* BEGIN RECORDED INFORMATION *

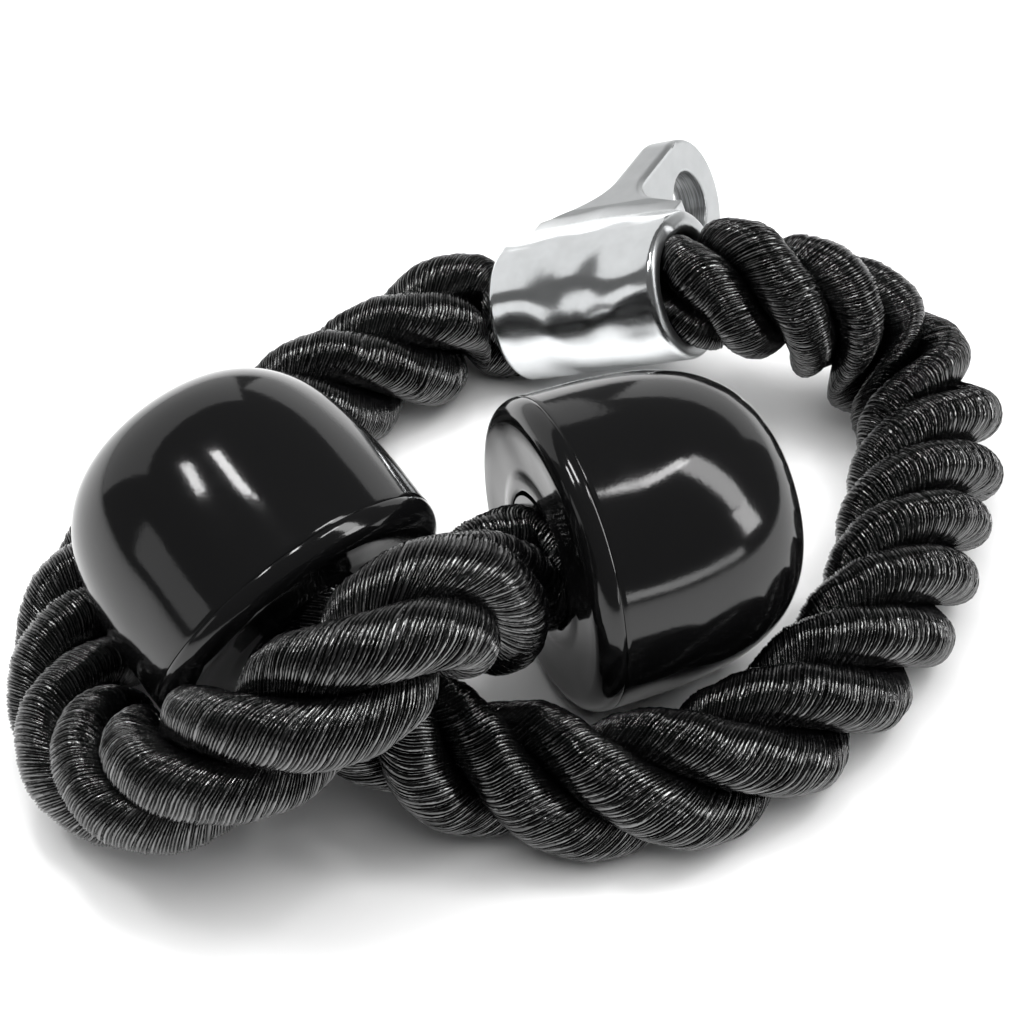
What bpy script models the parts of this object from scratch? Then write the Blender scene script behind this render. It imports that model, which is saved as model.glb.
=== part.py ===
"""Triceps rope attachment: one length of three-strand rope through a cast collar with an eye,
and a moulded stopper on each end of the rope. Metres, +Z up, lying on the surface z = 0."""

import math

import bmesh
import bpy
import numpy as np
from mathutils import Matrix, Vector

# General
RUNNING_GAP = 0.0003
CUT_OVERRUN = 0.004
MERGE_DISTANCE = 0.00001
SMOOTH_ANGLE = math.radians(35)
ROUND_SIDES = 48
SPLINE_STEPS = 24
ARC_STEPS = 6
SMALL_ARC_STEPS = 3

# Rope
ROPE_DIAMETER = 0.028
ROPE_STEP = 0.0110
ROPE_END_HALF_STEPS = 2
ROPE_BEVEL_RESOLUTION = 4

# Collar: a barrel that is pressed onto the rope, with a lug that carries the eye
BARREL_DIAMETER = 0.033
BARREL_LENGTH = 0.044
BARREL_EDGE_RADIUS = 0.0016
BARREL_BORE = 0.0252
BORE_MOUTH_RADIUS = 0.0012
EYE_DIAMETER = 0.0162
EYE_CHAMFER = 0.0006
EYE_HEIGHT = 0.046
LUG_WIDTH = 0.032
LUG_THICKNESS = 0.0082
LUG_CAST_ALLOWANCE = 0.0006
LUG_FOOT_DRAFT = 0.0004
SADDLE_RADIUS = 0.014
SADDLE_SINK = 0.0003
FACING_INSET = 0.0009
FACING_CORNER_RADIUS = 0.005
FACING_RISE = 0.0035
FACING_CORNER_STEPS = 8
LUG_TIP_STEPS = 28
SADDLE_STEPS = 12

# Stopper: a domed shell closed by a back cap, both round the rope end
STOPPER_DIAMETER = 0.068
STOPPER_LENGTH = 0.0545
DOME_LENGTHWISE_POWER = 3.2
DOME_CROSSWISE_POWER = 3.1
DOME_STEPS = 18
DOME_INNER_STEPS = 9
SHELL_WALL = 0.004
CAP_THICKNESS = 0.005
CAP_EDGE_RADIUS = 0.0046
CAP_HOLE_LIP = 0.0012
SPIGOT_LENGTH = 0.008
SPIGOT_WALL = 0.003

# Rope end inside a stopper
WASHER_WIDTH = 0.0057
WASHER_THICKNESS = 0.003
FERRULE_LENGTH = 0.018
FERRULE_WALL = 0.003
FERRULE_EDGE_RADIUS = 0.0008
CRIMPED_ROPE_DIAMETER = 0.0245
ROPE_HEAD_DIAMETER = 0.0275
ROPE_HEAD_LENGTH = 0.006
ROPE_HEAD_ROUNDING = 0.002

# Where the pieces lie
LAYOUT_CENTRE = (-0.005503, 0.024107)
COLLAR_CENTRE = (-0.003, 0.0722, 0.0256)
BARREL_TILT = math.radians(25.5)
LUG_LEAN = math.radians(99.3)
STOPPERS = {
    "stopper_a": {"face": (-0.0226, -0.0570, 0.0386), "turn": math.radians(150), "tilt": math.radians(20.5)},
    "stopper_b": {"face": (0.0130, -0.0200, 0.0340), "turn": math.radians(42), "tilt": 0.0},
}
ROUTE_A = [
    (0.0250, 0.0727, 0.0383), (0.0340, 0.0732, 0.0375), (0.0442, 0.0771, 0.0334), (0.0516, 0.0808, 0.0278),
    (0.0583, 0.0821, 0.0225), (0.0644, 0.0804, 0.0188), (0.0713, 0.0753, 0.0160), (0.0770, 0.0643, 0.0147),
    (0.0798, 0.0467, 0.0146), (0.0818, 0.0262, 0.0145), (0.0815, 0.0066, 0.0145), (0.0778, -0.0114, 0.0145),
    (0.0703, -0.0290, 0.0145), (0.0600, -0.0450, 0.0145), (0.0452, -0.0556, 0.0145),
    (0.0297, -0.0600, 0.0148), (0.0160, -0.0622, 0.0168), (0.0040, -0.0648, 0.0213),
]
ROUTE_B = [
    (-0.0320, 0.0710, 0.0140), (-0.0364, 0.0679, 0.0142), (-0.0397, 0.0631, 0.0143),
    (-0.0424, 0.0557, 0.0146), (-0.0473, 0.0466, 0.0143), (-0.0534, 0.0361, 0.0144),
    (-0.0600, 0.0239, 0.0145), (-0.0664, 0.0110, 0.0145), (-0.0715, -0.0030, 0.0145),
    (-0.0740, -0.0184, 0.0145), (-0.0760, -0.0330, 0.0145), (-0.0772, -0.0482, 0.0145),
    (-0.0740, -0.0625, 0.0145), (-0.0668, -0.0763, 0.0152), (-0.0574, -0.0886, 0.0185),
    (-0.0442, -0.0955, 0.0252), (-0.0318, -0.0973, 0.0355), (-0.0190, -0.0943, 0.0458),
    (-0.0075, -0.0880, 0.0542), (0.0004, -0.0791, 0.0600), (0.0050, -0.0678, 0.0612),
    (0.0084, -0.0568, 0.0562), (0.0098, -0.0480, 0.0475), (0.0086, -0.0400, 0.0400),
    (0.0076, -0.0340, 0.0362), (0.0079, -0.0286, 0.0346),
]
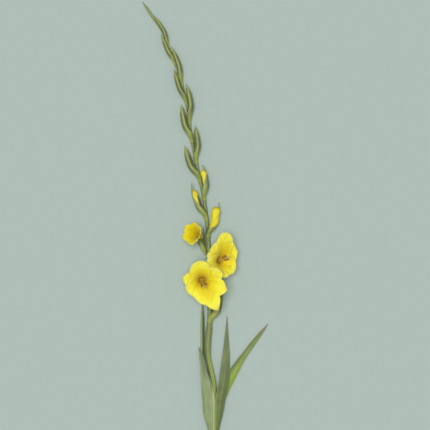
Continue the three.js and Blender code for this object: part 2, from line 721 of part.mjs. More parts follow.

* END RECORDED INFORMATION *

EXERCISE INSTRUCTIONS: Please copy, word for word, every line from the first line of the records through the line containing "SPIGOT_WALL = 0.003", with both of those lines included and nothing else.

FINISHED ANSWER:
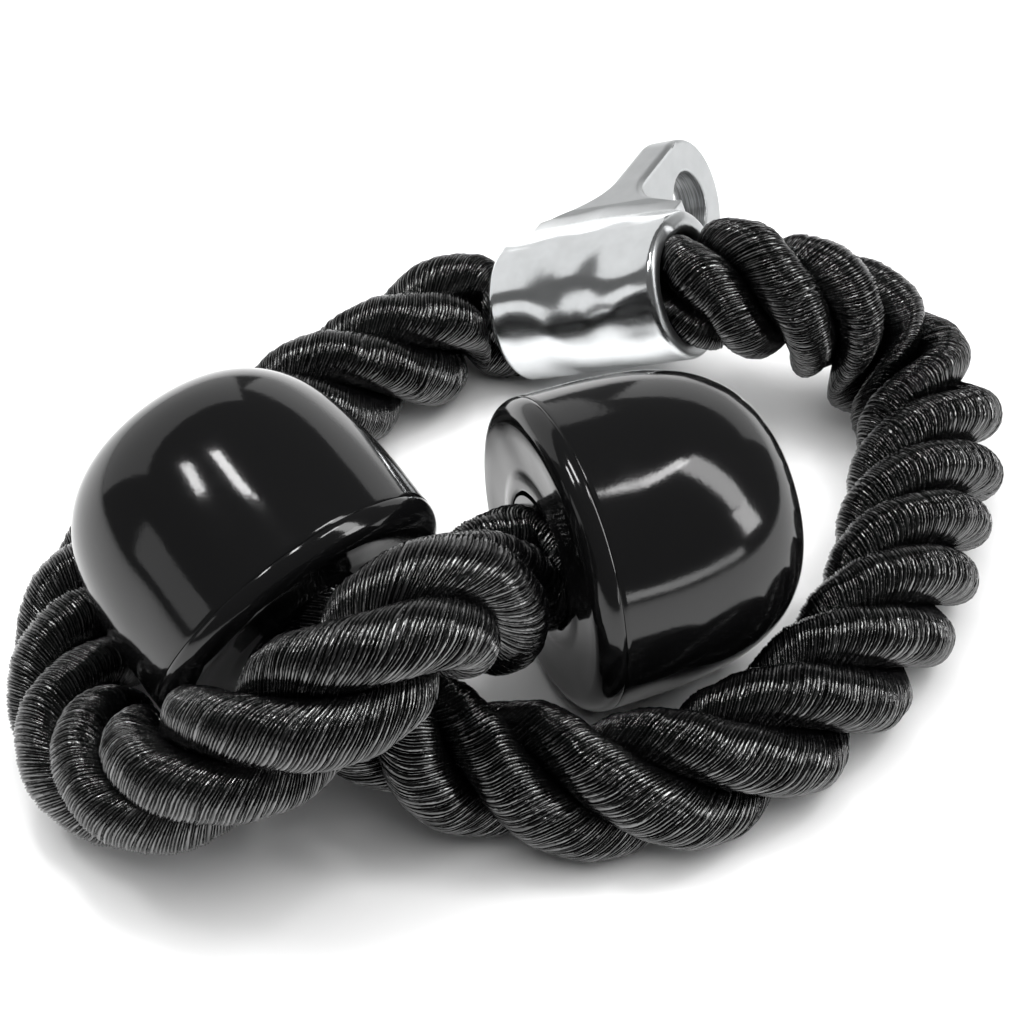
What bpy script models the parts of this object from scratch? Then write the Blender scene script behind this render. It imports that model, which is saved as model.glb.
=== part.py ===
"""Triceps rope attachment: one length of three-strand rope through a cast collar with an eye,
and a moulded stopper on each end of the rope. Metres, +Z up, lying on the surface z = 0."""

import math

import bmesh
import bpy
import numpy as np
from mathutils import Matrix, Vector

# General
RUNNING_GAP = 0.0003
CUT_OVERRUN = 0.004
MERGE_DISTANCE = 0.00001
SMOOTH_ANGLE = math.radians(35)
ROUND_SIDES = 48
SPLINE_STEPS = 24
ARC_STEPS = 6
SMALL_ARC_STEPS = 3

# Rope
ROPE_DIAMETER = 0.028
ROPE_STEP = 0.0110
ROPE_END_HALF_STEPS = 2
ROPE_BEVEL_RESOLUTION = 4

# Collar: a barrel that is pressed onto the rope, with a lug that carries the eye
BARREL_DIAMETER = 0.033
BARREL_LENGTH = 0.044
BARREL_EDGE_RADIUS = 0.0016
BARREL_BORE = 0.0252
BORE_MOUTH_RADIUS = 0.0012
EYE_DIAMETER = 0.0162
EYE_CHAMFER = 0.0006
EYE_HEIGHT = 0.046
LUG_WIDTH = 0.032
LUG_THICKNESS = 0.0082
LUG_CAST_ALLOWANCE = 0.0006
LUG_FOOT_DRAFT = 0.0004
SADDLE_RADIUS = 0.014
SADDLE_SINK = 0.0003
FACING_INSET = 0.0009
FACING_CORNER_RADIUS = 0.005
FACING_RISE = 0.0035
FACING_CORNER_STEPS = 8
LUG_TIP_STEPS = 28
SADDLE_STEPS = 12

# Stopper: a domed shell closed by a back cap, both round the rope end
STOPPER_DIAMETER = 0.068
STOPPER_LENGTH = 0.0545
DOME_LENGTHWISE_POWER = 3.2
DOME_CROSSWISE_POWER = 3.1
DOME_STEPS = 18
DOME_INNER_STEPS = 9
SHELL_WALL = 0.004
CAP_THICKNESS = 0.005
CAP_EDGE_RADIUS = 0.0046
CAP_HOLE_LIP = 0.0012
SPIGOT_LENGTH = 0.008
SPIGOT_WALL = 0.003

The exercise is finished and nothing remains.